Requires pandocfilters and pandoc.

How it works:

In order to manage references we need to maintain some internal state that tracks the objects that can be referenced in the document. This is implemented with the ReferenceManager.

pandocfilters contains a function toJSONFilter that passes a given function over the entire document syntax tree and interfaces with pandoc via stdin/stdout.

However, we need to walk the document tree twice, once to capture all of the objects (figures, sections, whatever) and again to change all of the internal links to the appropriate output. This requires a modified toJSONFilter that accepts a list of functions to pass the tree through sequentially.

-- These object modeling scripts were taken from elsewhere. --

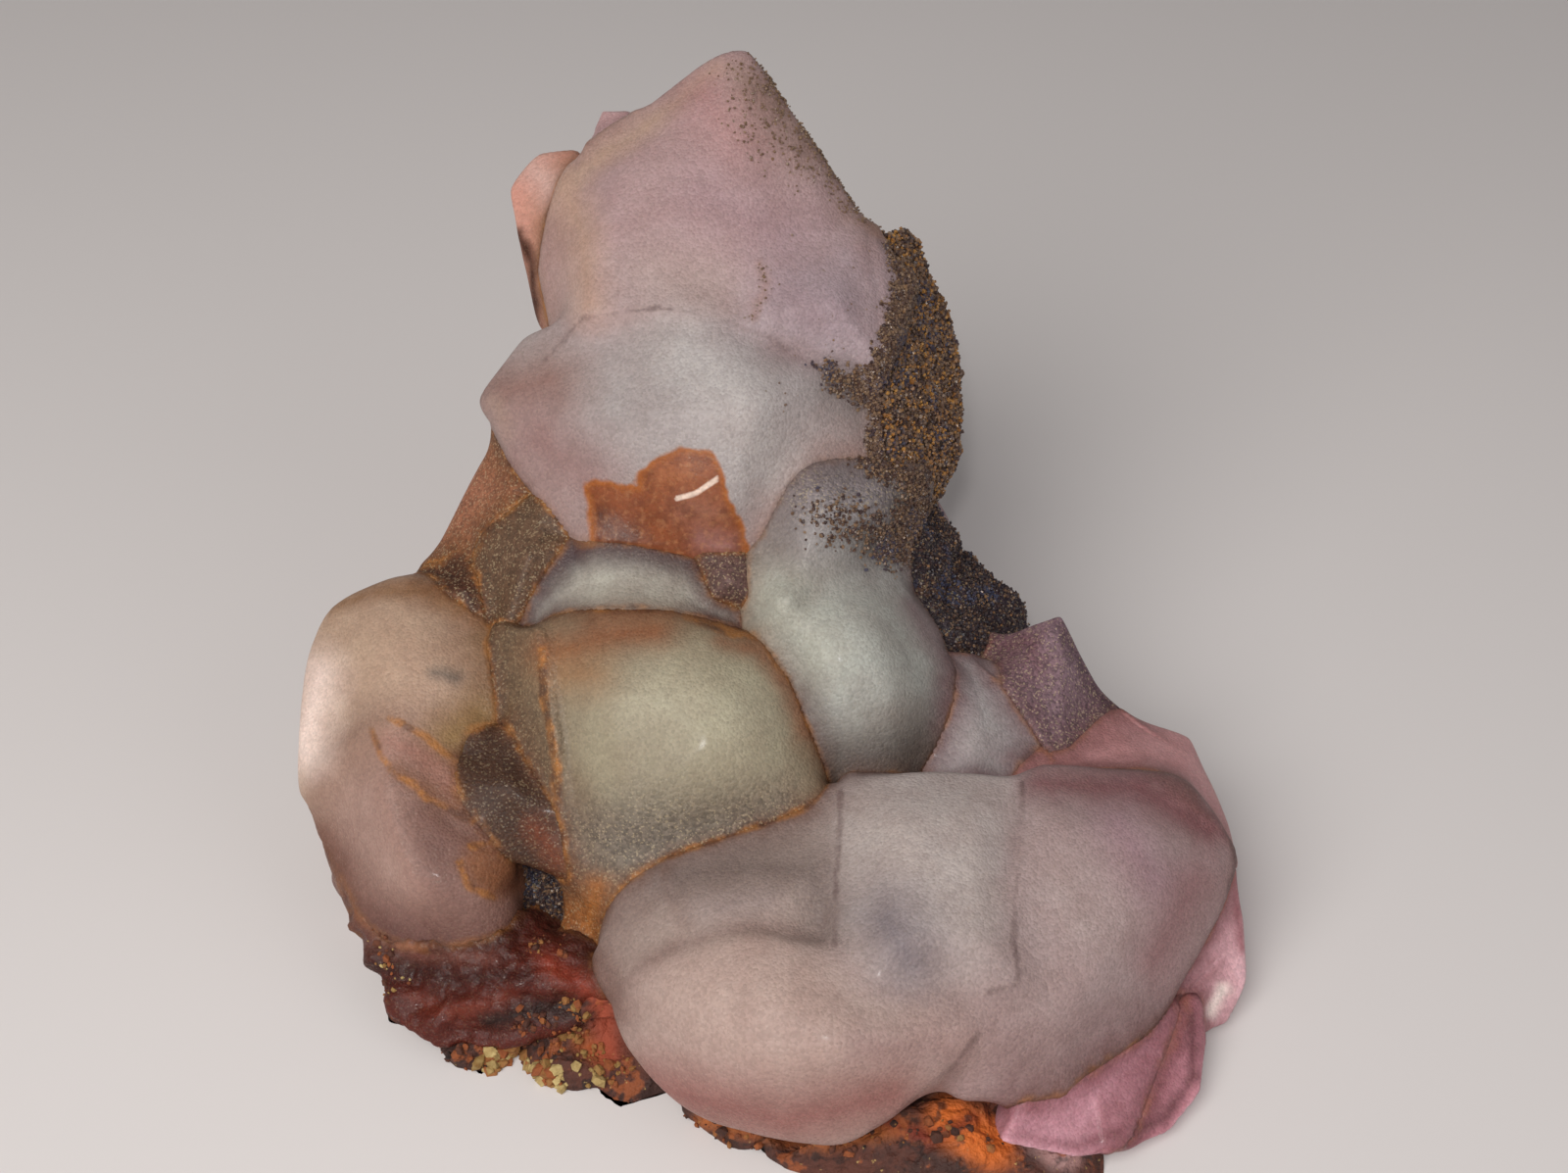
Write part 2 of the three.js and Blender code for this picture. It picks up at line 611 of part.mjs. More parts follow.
const rock = joined(LUMPS.map((each) => lump(each)))
  .subtract(joined(PITS.map((each) => lump(each))))
  .subtract(ground());
const roomForRock = joined(LUMPS.map((each) => lump(each, GAP)));
const quartz = joined([...CRYSTALS.map(crystal), ...STUBS.map(stub), ...MASSES.map(mass)])
  .subtract(ground())
  .subtract(roomForRock);

const specimen = new THREE.Group();
specimen.add(meshOf("quartz_cluster", quartz, QUARTZ));
specimen.add(meshOf("rusty_rock", rock, RUSTY_ROCK));

export default specimen;
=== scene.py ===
import math

import bmesh
import bpy
import numpy as np
from mathutils import Matrix, Vector, noise


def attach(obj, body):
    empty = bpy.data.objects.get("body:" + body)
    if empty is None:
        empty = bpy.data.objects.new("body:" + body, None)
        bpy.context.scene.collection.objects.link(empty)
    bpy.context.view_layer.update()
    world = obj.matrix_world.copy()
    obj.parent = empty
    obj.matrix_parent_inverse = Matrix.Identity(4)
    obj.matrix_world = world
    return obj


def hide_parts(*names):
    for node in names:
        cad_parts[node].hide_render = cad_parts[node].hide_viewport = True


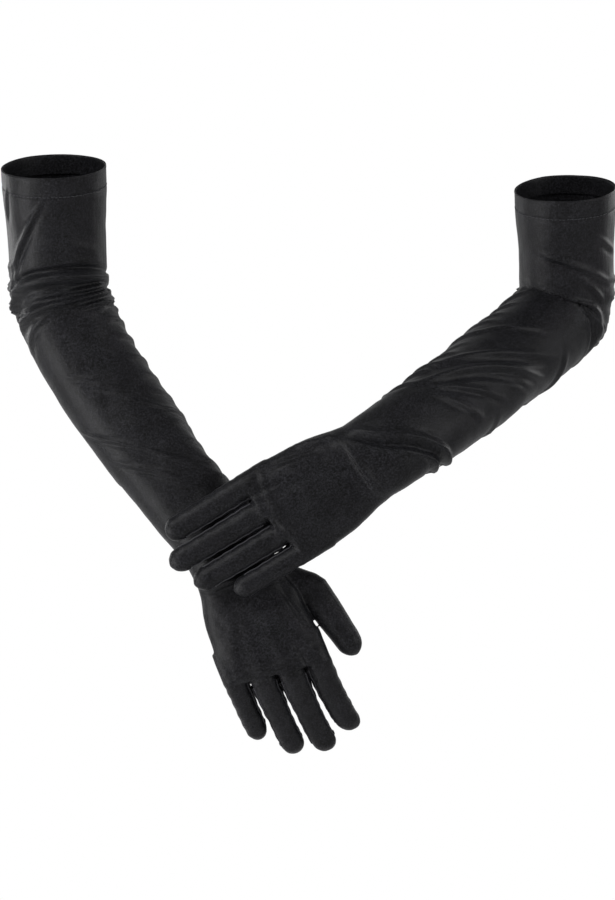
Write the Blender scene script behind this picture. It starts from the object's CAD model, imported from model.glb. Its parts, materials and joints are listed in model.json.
import json
import math
import bmesh
import bpy
import numpy as np
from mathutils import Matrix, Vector
from mathutils.bvhtree import BVHTree


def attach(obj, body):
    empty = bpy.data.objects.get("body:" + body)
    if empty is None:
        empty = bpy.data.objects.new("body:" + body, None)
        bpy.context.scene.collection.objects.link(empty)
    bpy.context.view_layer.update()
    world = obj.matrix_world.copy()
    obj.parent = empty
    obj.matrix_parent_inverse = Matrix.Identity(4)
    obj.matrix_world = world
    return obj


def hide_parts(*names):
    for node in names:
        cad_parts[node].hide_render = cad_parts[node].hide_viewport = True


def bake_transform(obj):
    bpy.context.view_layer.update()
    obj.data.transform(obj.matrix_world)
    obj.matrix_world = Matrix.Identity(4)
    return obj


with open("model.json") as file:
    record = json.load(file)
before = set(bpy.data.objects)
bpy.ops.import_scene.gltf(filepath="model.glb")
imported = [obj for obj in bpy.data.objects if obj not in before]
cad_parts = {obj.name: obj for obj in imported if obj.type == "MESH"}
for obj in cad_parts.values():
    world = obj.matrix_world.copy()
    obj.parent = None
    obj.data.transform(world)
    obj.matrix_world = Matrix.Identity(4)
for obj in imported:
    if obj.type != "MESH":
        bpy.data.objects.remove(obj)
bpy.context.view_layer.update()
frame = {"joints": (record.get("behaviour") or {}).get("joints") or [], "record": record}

# Opera gloves in black stretch satin, on arms that aren't there. Metres throughout.
# Each glove is one skin: a sleeve, a palm, four fingers and a thumb carried along their own
# lines, melted together, given its folds, then cut where it bends.

def unit(v):
    v = np.asarray(v, float)
    return v / np.maximum(np.linalg.norm(v, axis=-1, keepdims=True), 1e-12)


def joint(name):
    return next(j for j in frame["joints"] if j["name"] == name)


def place(name):
    return np.array(joint(name)["pos_m"], float)


def mount(name):
    return next(m for m in frame["record"]["mounts"] if m["name"] == name)


def sweep(centre, side, deep, halfWide, halfDeep, power, around=48):
    # points of a tube: at each centre an ellipse across side and deep, whose corners fill
    # out as power grows past 2: x = w sgn(cos)|cos|^(2/p), y = d sgn(sin)|sin|^(2/p)
    turn = np.linspace(0, 2 * np.pi, around, endpoint=False)
    c, s = np.cos(turn)[None, :], np.sin(turn)[None, :]
    p = (2 / np.asarray(power, float))[:, None]
    x = np.asarray(halfWide)[:, None] * np.sign(c) * np.abs(c) ** p
    y = np.asarray(halfDeep)[:, None] * np.sign(s) * np.abs(s) ** p
    return centre[:, None] + x[..., None] * side[:, None] + y[..., None] * deep[:, None]


def tubeFaces(rows, around, first=0):
    # four-sided faces of a tube whose points go round row by row, each joined to the next row
    i = np.arange(rows - 1)[:, None] * around
    j = np.arange(around)[None, :]
    nextJ = (j + 1) % around
    quads = np.stack([i + j, i + around + j, i + around + nextJ, i + nextJ], -1)
    return (quads.reshape(-1, 4) + first).tolist()


def addTube(parts, grid):
    # a tube with both its ends closed by one flat face
    rows, around, _ = grid.shape
    first = sum(len(p) for p in parts["points"])
    parts["points"].append(grid.reshape(-1, 3))
    parts["faces"] += tubeFaces(rows, around, first)
    parts["faces"].append(list(range(first, first + around)))
    last = first + (rows - 1) * around
    parts["faces"].append(list(range(last + around - 1, last - 1, -1)))


def newPiece(name, points, faces):
    mesh = bpy.data.meshes.new(name)
    mesh.from_pydata(np.asarray(points).tolist(), [], faces)
    mesh.validate()
    piece = bpy.data.objects.new(name, mesh)
    bpy.context.scene.collection.objects.link(piece)
    return piece


def coords(mesh):
    co = np.empty(len(mesh.vertices) * 3)
    mesh.vertices.foreach_get("co", co)
    return co.reshape(-1, 3)


def setCoords(mesh, co):
    mesh.vertices.foreach_set("co", np.asarray(co).ravel())
    mesh.update()


def normals(mesh):
    n = np.empty(len(mesh.vertices) * 3)
    mesh.vertex_normals.foreach_get("vector", n)
    return n.reshape(-1, 3)


def bezier(p0, p1, p2, p3, t):
    # a cubic curve from p0 to p3, pulled toward p1 and p2, each weighted by t and 1 - t
    t = t[:, None]
    return (1 - t) ** 3 * p0 + 3 * t * (1 - t) ** 2 * p1 + 3 * t * t * (1 - t) * p2 + t ** 3 * p3


def turnAbout(v, axis, angle):
    # v turned about an axis: the part along the axis stays, and the rest goes round by the angle
    v, axis = np.asarray(v, float), unit(axis)
    return (v * math.cos(angle) + np.cross(axis, v) * math.sin(angle)
            + axis * (v @ axis) * (1 - math.cos(angle)))


hold = {  # curl of the fingers in degrees, bow of the forearm, whether the thumb lies along
    # the knuckle axis (1) or against it (-1), and its way in the hand's own axes
    "right": {"curl": 38, "bow": 0.5, "radial": 1, "thumb": (0.21, 0.08, -0.97)},
    "left": {"curl": 9, "bow": 0.1, "radial": -1, "thumb": (0.1, 0.9, -0.42)},
}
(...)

It is easy to determine the type of a reference object as we go along (whether figure, section or whatever) on the first pass and we can use this information to let us choose the right text for internal links on the second pass. This allows us to avoid being constrained to ids like '#fig:somefigure' to indicate a figure.

TODO:

  • allow switching off figure / section text replacement (perhaps using document metadata as the switch)

  • implement implicit internal reference link syntax for links to figures, i.e. [](#ref) == [#ref]

Contributing:

Very welcome. Make sure you add appropriate tests and use verbose commit messages and pull requests. Explain what you are trying to do in English so that I don't have to work it out through the code.